The year 2019, however, has been a year of downgrading expectations. In the United States, RevPAR remains positive but has taken a significant hit with growth for 2019 and 2020 expected to fall below the 1percent mark. This does not seem to be down to a decline in demand, which is actually at record levels. It is instead a result of rapid increase in total room supply, including short-term rentals, leading to uncertainty around pricing. Average daily room rates (ADR) growth has been strained, growing below inflation according to hotel data company STR.
Also in other parts of the world, hotel performance has been struggling, and in most cases RevPAR is actually in full contraction mode.
Asia-Pacific relies heavily on Chinese tourists, but outbound travel from China has been hit by the U.S.-China trade war as we have explored earlier. Japan and South Korea, meanwhile, find themselves in their own trade war. The unrest in Hong Kong adds to this downturn.
Occupancy stands out as a clear winner in the Middle East and Africa for the first nine months of 2019, and this is despite rampant oversupply in markets like Dubai as it gears up for Expo 2020. The stronger dollar impacted ADR in the region and would have made the region less attractive to non-dollar visitors from Europe and Asia.
The strong dollar also impacted the hotel sector in Europe, which followed a similar trend as the Middle East and Africa.

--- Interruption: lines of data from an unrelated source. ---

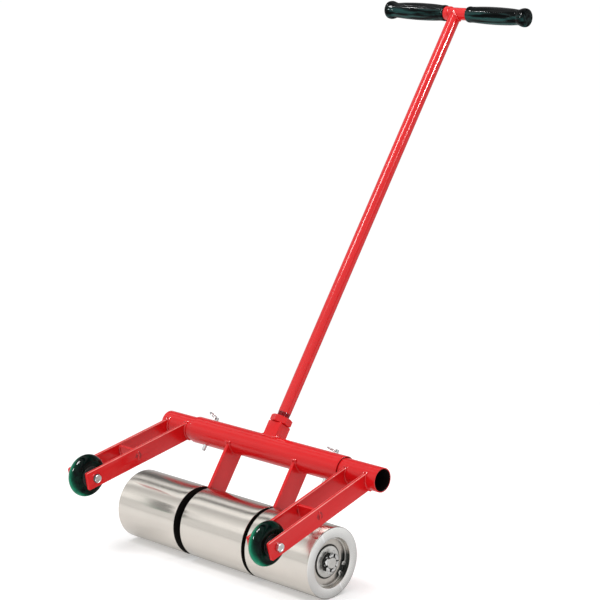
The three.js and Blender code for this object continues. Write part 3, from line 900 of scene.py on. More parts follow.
def pipe_warp(r, h, turn):
    """Cuts the helical thread at the foot and copes the top to the tee bar."""
    if h >= PIPE_TOP - 0.5:
        y = r * sin(turn)
        depth = (PIPE_R - 0.05) ** 2 - min(y * y, (PIPE_R - 0.06) ** 2)
        return r, TEE_UP - sqrt(max(0.0, depth))
    if r < 9.5 or h > THREAD_END:
        return r, h
    ridge = 1 - groove(h, turn, THREAD_PITCH)
    fade = clamp01((THREAD_END - h) / 2.2) * clamp01((h - 28.5) / 2)
    crest = 10.62 if h > THREAD_TOP - 2.3 else 10.45
    return crest - THREAD_DEPTH * (1 - min(1, ridge * 1.35)) * fade, h


def handle_pipe():
    hidden = heights(28.6, 44.0, 1.2)             # inside the boss
    thread = heights(hidden[-1] + 1.2, THREAD_END, THREAD_PITCH / 9)
    profile = [(PIPE_BORE, PIPE_FOOT), (9.6, PIPE_FOOT)]
    profile += [(10.0, h) for h in hidden + thread]
    profile += [(PIPE_R, h) for h in
                [THREAD_TOP + 0.1, THREAD_TOP + 2.5] + heights(100.0, 800, 60.0) + [PIPE_TOP]]
    profile += [(PIPE_BORE, PIPE_TOP), (PIPE_BORE, PIPE_FOOT)]
    piece("handle_pipe_body", turned(TUBE_AXES, profile, 64, "z", pipe_warp),
          RED_PIPE, "handle_pipe", angle=50)


def crossbar():
    """Tee bar with a rounded collar left of its middle."""
    collar_r, collar_fillet = 12.1, 3.4
    points = [(PIPE_BORE, -TEE_HALF), (PIPE_R, -TEE_HALF)]
    points += [(PIPE_R, x) for x in (-120, -90, -60, -40)]
    points += [(PIPE_R, -21, 0.8), (collar_r, -20.9, collar_fillet),
               (collar_r, -11.1, collar_fillet), (PIPE_R, -11, 0.8)]
    points += [(PIPE_R, x) for x in (0, 15, 30, 60, 90, 120, TEE_HALF)]
    points += [(PIPE_BORE, TEE_HALF), (PIPE_BORE, -TEE_HALF)]
    piece("handle_crossbar_body", turned(TEE_AXES, rounded(points, 0.4, 5), 64),
          RED_HANDLE, "handle_crossbar", angle=40)


# radius, share of the grip's length from its mouth
GRIP_OUTLINE = (
    (12.5, 0), (13.55, .006), (13.95, .03), (13.6, .062), (13.75, .1), (14.5, .19),
    (15.1, .33), (15.2, .49), (14.85, .62), (14.25, .735), (13.3, .825), (13.35, .862),
    (14.9, .9), (15.85, .93), (15.95, .957), (15.2, .982), (13.4, .996), (11.2, 1.0))
FLUTES, FLUTE_DEPTH = 9, 0.55
GRIP_BORE = PIPE_R + FIT


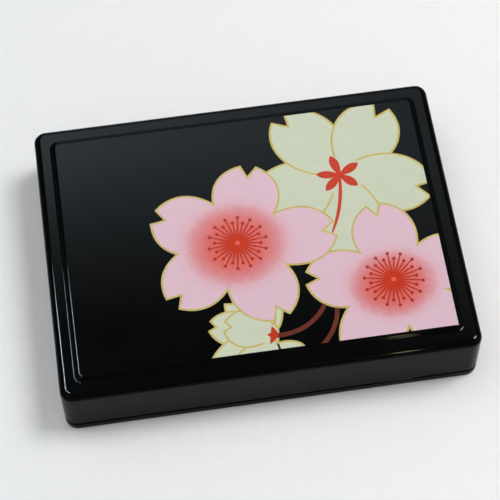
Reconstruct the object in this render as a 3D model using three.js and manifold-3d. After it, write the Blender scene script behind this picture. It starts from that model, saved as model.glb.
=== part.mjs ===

As traveling outside Europe got more expensive, it is likely that hotels in the region benefited slightly from more intra-regional travel. Europe also benefits from a stronger base of source markets within its region.
The slowdown in RevPAR, in most cases driven by lower ADR, means a squeeze on revenues while supply continues to outperform room sales. We expect to see a slight slowdown in supply in 2019, although this is likely to pick up in 2020 with the expectation that supply increases to 18.5 million rooms by the end of 2020.
Note that this figure is based on definitions set by hotel data company STR, containing only hotels with 10 or more rooms. The actual available supply in the market will therefore be larger.
Room revenue, meanwhile, is also set to slow down in 2019 and 2020 but will break the $540 billion mark in 2020.